REVISIONS MOCK EXAM [1]

REPRESENTATION — GENDER THEORY: KEY THEORISTS AND VOCABULARY

Make sure you understand the meaning of the key terms (see the relevant blogs posts but feel free to use Oxford dictionary or media studies handbooks to chose an explanation/phrasing that is suits your style of expression and understanding)

  • Male gaze: an act of looking that treats women as objects and posits men as dominant and active lookers. In media this is operated with the use of close ups on particular parts of the body (legs, face, lips breast) and with specific ways of storytelling and characterization (men do things, women stand by them)

Or else: A manner of treating women’s bodies as objects to be surveyed, which is associated by feminists with hegemonic masculinity, both in everyday social interaction and in relation to their representation in visual media: see also (objectification: the act of transforming bodies/persons/subjects into sexual objects to be seen. Usually applied to how women are seen by men)

 In film theory and media: men are both the subject of the gaze and the ones who shape the action and women are the objects of the gaze and the ones who are shaped by the action.

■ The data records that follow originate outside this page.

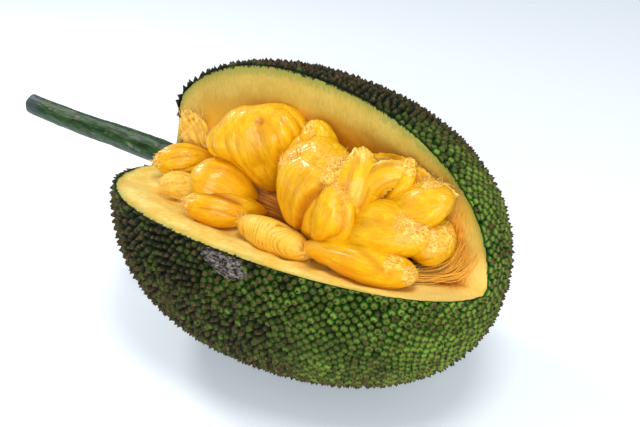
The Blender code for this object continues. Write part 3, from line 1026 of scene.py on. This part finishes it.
make_bulb("bulb_by_stem", ((-100, 5, 27), (-137, 58, 46)), (32, 28, 0, 1.2), by_stem_relief)
make_bulb("bulb_left_upper", ((-32, 50, 24), (-75, 53, 64)), (44, 30, 0, 1.35), left_upper_relief)
make_bulb("bulb_left_lower", ((-18, 68, 24), (-69, 76, 68)), (35, 30, 0, 1.3), left_lower_relief)


# %% Bulbs at the tip end
def right_large_relief(marks):
    marks.pleats(5, 0.8, twist=0.5)
    marks.seam(((0.15, 60), (0.31, 65), (0.6, 72), (0.87, 81)), 1.2, wide=13)
    marks.tear(0.94, 100, 13, 0.9)
    marks.folds(0.6, apart=12)
    marks.lumpy(1.5)


def right_lower_relief(marks):
    marks.crease *= 0.3
    marks.pleats(5, 0.7)
    marks.seam(((0.40, 135), (0.56, 107), (0.76, 67), (0.88, 45)), 0.5, wide=14)
    marks.dent(0.60, 80, -1.5, 9)
    marks.tear(0.84, 102, 9, 0.5)
    marks.tear(0.99, 60, 8, 0.8)
    marks.folds(0.8, apart=9)
    marks.lumpy(1.5)


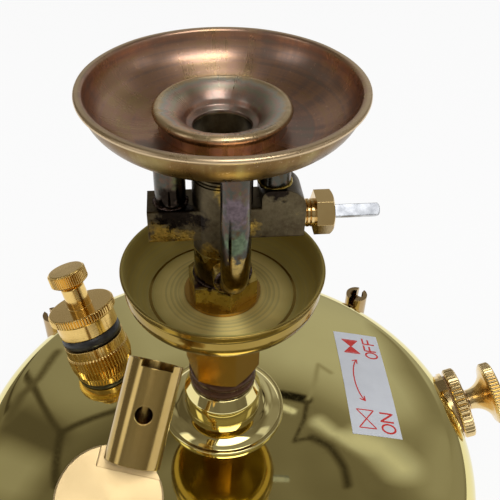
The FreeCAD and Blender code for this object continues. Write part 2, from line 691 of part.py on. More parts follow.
# ---- Nozzle carrier and nozzle ----------------------------------------------
save("nozzle_carrier", turned(
    [(NOZZLE_SPIGOT_R, CARRIER_SPIGOT_Z), (CARRIER_SPIGOT_R, CARRIER_SPIGOT_Z)]
    + [(CARRIER_SPIGOT_R, PILLAR_TOP_Z)]
    + thread_outline(CARRIER_R, PILLAR_TOP_Z, CARRIER_TOP_Z, 1.4, 0.7)
    + [(NOZZLE_SPIGOT_R, CARRIER_TOP_Z)]
))
NOZZLE_BORE_R = 1.3
nozzle = turned([
    (NOZZLE_BORE_R, CARRIER_SPIGOT_Z + 3),
    (NOZZLE_SPIGOT_R, CARRIER_SPIGOT_Z + 3),
    (NOZZLE_SPIGOT_R, CARRIER_TOP_Z),
    (3.7, CARRIER_TOP_Z),
    (3.7, CARRIER_TOP_Z + 2.5),
    (NOZZLE_TIP_R + 0.2, NOZZLE_TIP_Z - 0.4),
    (NOZZLE_TIP_R - 0.3, NOZZLE_TIP_Z),
    (ORIFICE_R, NOZZLE_TIP_Z),
    (ORIFICE_R, ORIFICE_Z),
    (NOZZLE_BORE_R, ORIFICE_Z - 0.5),
])
nozzle_hex = hexagon(8.0, CARRIER_TOP_Z, CARRIER_TOP_Z + 2.5, 10)
nozzle_hex = nozzle_hex.cut(cylinder(2.0, CARRIER_TOP_Z, NOZZLE_TIP_Z))
save("nozzle", nozzle.fuse(nozzle_hex))

# ---- Pinion and rack --------------------------------------------------------
GEAR_PITCH = 2 * math.pi * GEAR_PITCH_R / GEAR_TEETH
GEAR_BASE_R = GEAR_PITCH_R * math.cos(PRESSURE_ANGLE)
TOOTH_THICK = GEAR_PITCH / 2 - GEAR_BACKLASH / 2


def involute(angle):
    return math.tan(angle) - angle


def pinion_outline():
    """Corners of the pinion in its own plane, one tooth pointing along +X."""
    root = GEAR_PITCH_R - RACK_ADDENDUM - GEAR_BOTTOM_GAP
    tip = GEAR_PITCH_R + GEAR_ADDENDUM
    flank = []
    for step in range(5):
        radius = GEAR_BASE_R + (tip - GEAR_BASE_R) * step / 4
        here = math.acos(min(1.0, GEAR_BASE_R / radius))
        half = TOOTH_THICK / (2 * GEAR_PITCH_R) + involute(PRESSURE_ANGLE) - involute(here)
        flank.append((radius, math.degrees(half)))
    one_tooth = [(root, -flank[0][1])] + [(r, -a) for r, a in flank]
    one_tooth += [(r, a) for r, a in flank[::-1]] + [(root, flank[0][1])]
    corners = []
    for tooth in range(GEAR_TEETH):
        for radius, azimuth in one_tooth:
            at = polar(radius, azimuth + 360.0 * tooth / GEAR_TEETH)
            corners.append((at.x, at.y))
    return corners


def rack_outline():
    """Corners of the rack as (distance from the spindle's axis, height above it)."""
    slope = math.tan(PRESSURE_ANGLE)
    tip = GEAR_PITCH_R - RACK_ADDENDUM
    root = GEAR_PITCH_R + GEAR_ADDENDUM + GEAR_BOTTOM_GAP
    tip_half = TOOTH_THICK / 2 - RACK_ADDENDUM * slope
    root_half = TOOTH_THICK / 2 + (root - GEAR_PITCH_R) * slope
    corners = [(RACK_BACK, -RACK_LOW), (root, -RACK_LOW)]
    for tooth in range(RACK_FIRST, RACK_LAST + 1):
        middle = (tooth + 0.5) * GEAR_PITCH
        corners += [(root, middle - root_half), (tip, middle - tip_half)]
        corners += [(tip, middle + tip_half), (root, middle + root_half)]
    return corners + [(root, RACK_TOP), (RACK_BACK, RACK_TOP)]


RACK_TOP = GEAR_PITCH_R + GEAR_ADDENDUM + 3.0
BRIDGE_LOW = RACK_TOP - 2.2
NEEDLE_R = 0.8
PRICKER_R = ORIFICE_R - 0.08
PRICKER_LOW_Z = 204.9
PRICKER_TIP_Z = ORIFICE_Z - 0.3
rack_face = Part.Face(Part.makePolygon(
    [V(-RACK_HALF_WIDTH, -d, GLAND_Z + h) for d, h in rack_outline() + rack_outline()[:1]]
))
needle = rack_face.extrude(V(2 * RACK_HALF_WIDTH, 0, 0))
bridge_z = (GLAND_Z + BRIDGE_LOW, GLAND_Z + RACK_TOP)
needle = needle.fuse(box((-RACK_HALF_WIDTH, RACK_HALF_WIDTH), (-RACK_BACK, 1.2), bridge_z))
needle = needle.fuse(cylinder(NEEDLE_R, bridge_z[1] - 0.5, PRICKER_LOW_Z))
needle = needle.fuse(cylinder(PRICKER_R, PRICKER_LOW_Z - 0.5, PRICKER_TIP_Z))
save("cleaning_needle", turned_by(needle, BAR_AZ))

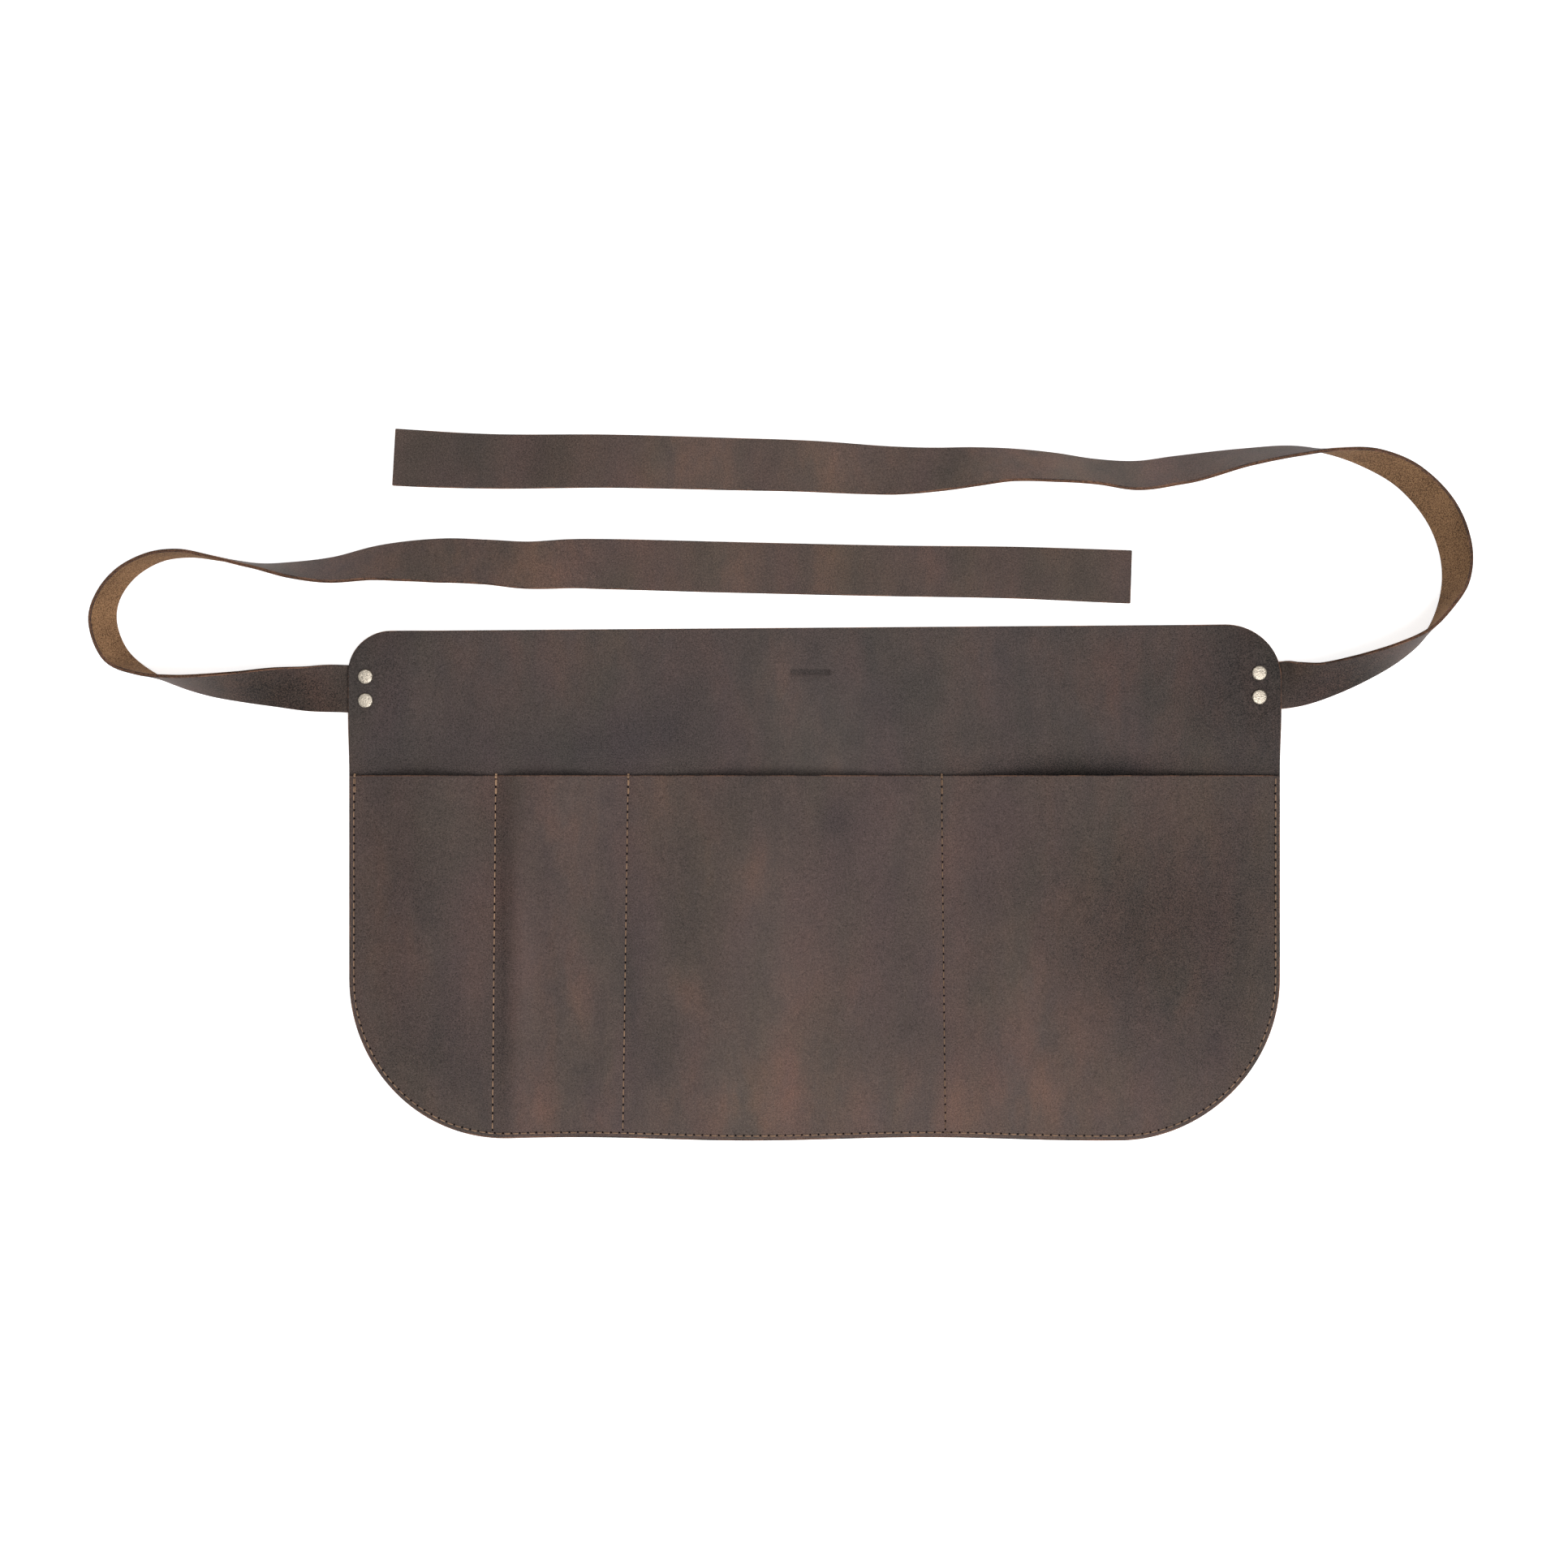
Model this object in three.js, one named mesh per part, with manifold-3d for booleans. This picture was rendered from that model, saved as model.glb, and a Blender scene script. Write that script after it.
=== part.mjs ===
// Leather waist apron with four pockets and two waist ties, lying face up on a flat surface.
// Millimetres, +Z up, +X to the right of the face, +Y towards the waist edge.
// The pattern is drawn from the middle of the waist edge, and the whole is then centred on its footprint.

import * as THREE from 'three';
import { mergeVertices } from 'three/addons/utils/BufferGeometryUtils.js';
import Module from 'manifold-3d';

// Main panel
const BODY_WIDTH = 608;
const BODY_DROP = 334;
const BODY_LEATHER = 2;
const WAIST_RISE = 4.6;
const HEM_WAVE = 1.1;
const HEM_WAVE_LENGTH = 228;
const HEM_WAVE_START = -42;
const CORNERS = {
  left: { waist: 27.5, hem: 105 },
  right: { waist: 36, hem: 104 },
};

// Pocket panel
const MOUTH_DROP = 96.5;
const POCKET_LEATHER = 2;
const POCKET_SETBACK = 0.8;
const POCKET_PUFF = 10;
const STITCH_MARGIN = 3;

// Waist ties
const STRAP_LEATHER = 2.2;
const STRAP_WIDTH = 31;
const STRAP_TUCK = 28;
const WAIST_CLEARANCE = 15.8;
const TIE_SPACING = 42.3;

// Rivets
const CAP_RADIUS = 4.75;
const CAP_RIM = 0.7;
const CAP_DOME = 1;
const BACK_CAP_RADIUS = 4.5;
const BACK_CAP_HEIGHT = 1.3;
const POST_RADIUS = 1.7;
const HOLE_CLEARANCE = 0.3;
const RIVET_PITCH = 15.6;
const RIVET_SIDES = 20;

// Gap kept between pieces that touch
const LAYER_GAP = 0.3;

// How far the leather takes to settle from a tucked tie end to the table, and how far it stays level first
const SETTLE_LENGTH = 36;
const LEVEL_MARGIN = 3;

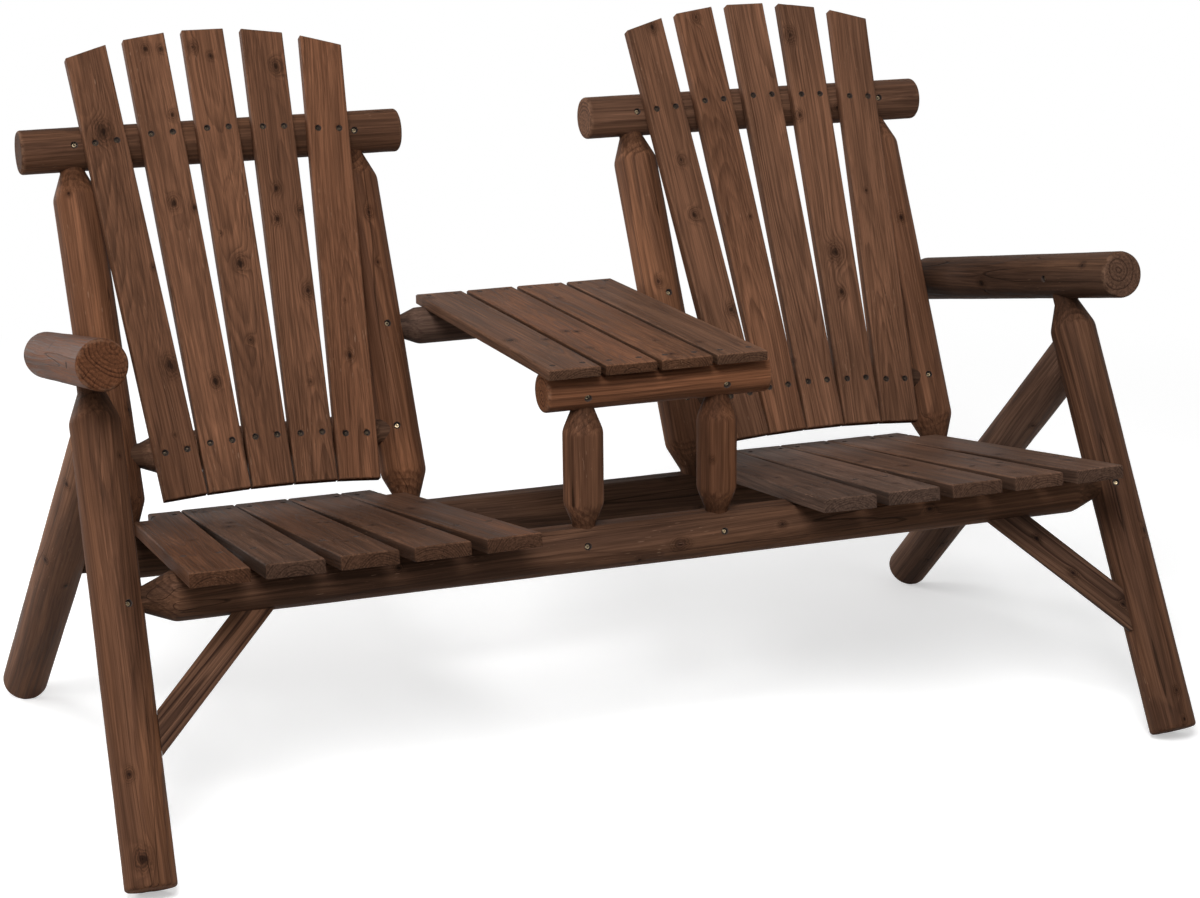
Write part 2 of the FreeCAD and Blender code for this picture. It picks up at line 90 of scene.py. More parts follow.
LEG_X = 770.8
LEG_Y = -438.5
LEG_LEAN = 28.1
LEG_SPLAY = 1.9
REAR_X = 779.6
REAR_Y = 465.7
REAR_LEAN = 48.4
REAR_SPLAY = 2.6
HEEL_TRIM = 3.0
ARM_X = 760.5
ARM_Y = -255.1
ARM_Z = 672.2
ARM_SLOPE = 10.3
ARM_TAIL = 48.0
ARM_GAP = 0.6
BRACE_FRONT = 13.0
BRACE_ANGLE = 43.7
BRACE_FOOT = {"left": 181.0, "right": 167.0}

LOG_RADIUS = 35.0
RAIL_FLAT = 3.0
TENON = 19.0
TENON_STOP = 8.0
CONE_TAPER = 0.4
JOINT_GAP = 0.3

SIDES = (("left", -1), ("right", 1))


def sin(degrees):
    return math.sin(math.radians(degrees))


def cos(degrees):
    return math.cos(math.radians(degrees))


def tan(degrees):
    return math.tan(math.radians(degrees))


# Places that follow from the driving sizes

def under_seat(way):
    """Middle of a rail that carries the seat boards, at a way along them from their front edge."""
    drop = SEAT_THICK + LOG_RADIUS - RAIL_FLAT
    y = SEAT_Y + way * cos(SEAT_TILT) - drop * sin(SEAT_TILT)
    z = SEAT_Z - way * sin(SEAT_TILT) - drop * cos(SEAT_TILT)
    return y, z


def behind_back(up, depth):
    """Place at a height along the back boards and a depth behind their front faces."""
    y = BACK_Y + up * sin(BACK_LEAN) + depth * cos(BACK_LEAN)
    z = BACK_Z + up * cos(BACK_LEAN) - depth * sin(BACK_LEAN)
    return y, z


BACK_Y = SEAT_Y + BACK_SET
BACK_Z = SEAT_Z - BACK_SET * tan(SEAT_TILT) + BACK_RISE
FRONT_RAIL_Y, FRONT_RAIL_Z = under_seat(FRONT_RAIL_SET)
REAR_RAIL_Y, REAR_RAIL_Z = under_seat(REAR_RAIL_SET)
POST_Y, POST_Z = behind_back(0.0, POST_DEPTH)
CROWN = LOG_RADIUS - RAIL_FLAT + JOINT_GAP
ACROSS = (1.0, 0.0, 0.0)


def row(place, along, length, radius=LOG_RADIUS, low=None, high=None, tenon=TENON, flat=0.0):
    """A log: low end's centre, direction, length, radius, shoulders (None if square), tenon, planed depth."""
    return place, along, length, radius, low, high, tenon, flat


def pair(name, make):
    """The left and the right one of a kind of log."""
    return {name + side_name: make(side) for side_name, side in SIDES}


def seat_rail(y, z, leg_x, splay):
    half = leg_x - z * tan(splay)
    shoulder = (LOG_RADIUS + JOINT_GAP + TENON * sin(splay)) / cos(splay)
    return row((-half, y, z), ACROSS, 2 * half, low=shoulder, high=shoulder, flat=RAIL_FLAT)


def table_logs():
    """The table's rails, level with its boards, and its posts on the front seat rail."""
    drop = TABLE_THICK + TABLE_LOG_RADIUS - RAIL_FLAT
    level = TABLE_Z + TABLE_Y * tan(TABLE_TILT) - drop / cos(TABLE_TILT)
    front_y = TABLE_Y + TABLE_RAIL_SET * cos(TABLE_TILT) - drop * sin(TABLE_TILT)
    front_z = level - front_y * tan(TABLE_TILT)
    rear_y = (POST_Y + (level - POST_Z) * tan(BACK_LEAN)) / (1.0 + tan(TABLE_TILT) * tan(BACK_LEAN))
    rear_z = level - rear_y * tan(TABLE_TILT)
    made = {}
    made["table_front_rail"] = row(
        (-TABLE_RAIL_LEFT, front_y, front_z), ACROSS, TABLE_RAIL_LEFT + TABLE_RAIL_RIGHT,
        TABLE_LOG_RADIUS, tenon=TABLE_TENON, flat=RAIL_FLAT)
    inner = CHAIR_X - POST_OFFSET
    shoulder = LOG_RADIUS + JOINT_GAP
    made["table_rear_rail"] = row(
        (-inner, rear_y, rear_z), ACROSS, 2 * inner, TABLE_LOG_RADIUS, shoulder, shoulder, flat=RAIL_FLAT)
    rise = front_z - FRONT_RAIL_Z
    lean = math.degrees(math.atan((front_y - FRONT_RAIL_Y) / rise))
    slant = SEAT_TILT - lean
    foot = (CROWN + TABLE_TENON * sin(slant)) / cos(slant)
    for side_name, x in (("left", TABLE_POST_LEFT), ("right", TABLE_POST_RIGHT)):
        made["table_post_" + side_name] = row(
            (x, FRONT_RAIL_Y, FRONT_RAIL_Z), (0.0, sin(lean), cos(lean)), rise / cos(lean),
            TABLE_LOG_RADIUS, foot, TABLE_LOG_RADIUS + JOINT_GAP, TABLE_TENON)
    return made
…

  • Voyeurism (Scopophilia): an act of gaining gratification by observing others as sexual objects. According to Laura Mulvey, classical cinema and visual media position male viewers to gain pleasure either by treating women as passive objects or by identifying with the male heroes (who are the ‘do-ers,’ the ones who push the narrative forward).
  • Patriarchy: a fundamental feminist interpretation of the world according to which there is a systemic inequality between women and men. This takes many forms and encompasses sexual, social, cultural, material and political forms of domination and discrimination. Patriarchic ideas/mentalities control women’s command over and access to the labor market and to other public resources. These relations of control and domination are based on assumptions about how women and men ought properly to behave, assumptions that in turn frame how people understand their social worlds and organize their social lives.
  • Sexualisation/Raunch Culture: A new way of understanding sexual and erotic representation of women in media and everyday life as a form of emancipation and self-empowerment. It has been subject to debate. Camila Paglia is an prominent intellectual support this reading and understands eroticization as as an act of creativity and liberation
  • Post-feminism: a contested term that usually refers to a reaction to second wave feminism. It celebrates new ways of reading the image of women popular culture and consumer society. Elegance, beauty and fashion is now reconciled/combined with notions autonomy and self-empowerment. This strand of feminism has been criticized for being apolitical and in tune with ‘neo-liberal’, corporate and individualistic lifestyles.
  • Female gaze: The emphasis on female perspective — both in society and media. The ways in which women and girls look at other females, at males, but also at things in the world. This concerns the kinds of looking involved, and how these may be related to the ways women identify with other persons, see other persons as ‘objects’ or how their perspective/gaze is reflected what they create or what they do.

Intersectionality: According to bell hook, gender oppression intersects with racial and economic forms of oppression. Black women have been either omitted from representation or misrepresented in accordance to one-dimensional stereotypes (oversexed, mammies, neurotic/angry women)

Gender Performativity and Judith Butler:

  • Sex and gender: Sex is a biological form of classification that is assigned at birth. Gender is a social construction, a ‘learned’ pattern of behaviour. It is shaped by cultural norms but it is subject to change.
  • Performativity of gender: gender is a ‘ritualized repetition of acts.’ Gender refers to ways of inhabiting one’s body and interacting with others. It is not an ‘essence’ but an form of self-understanding that is in dialogue with ways of self-presentation and social interaction (socialization)

Gender is a historical situation not a natural fact. The conventions, appearances and acts that prescribe what it means to be a woman or man change from time to time and from place to place. There is not a universal unchangeable way of being a gender.

Subversion: Subversion is the act of disrupting the expected/established/hegemonic ways acting out one’s gender. Men and women using body postures, clothes, accessories, modes of self-expression, ways of speaking, styles of interaction, professional roles, social activities and creative representations that are not usually associated with the conventions of their respective gender. A telling example drag-artists.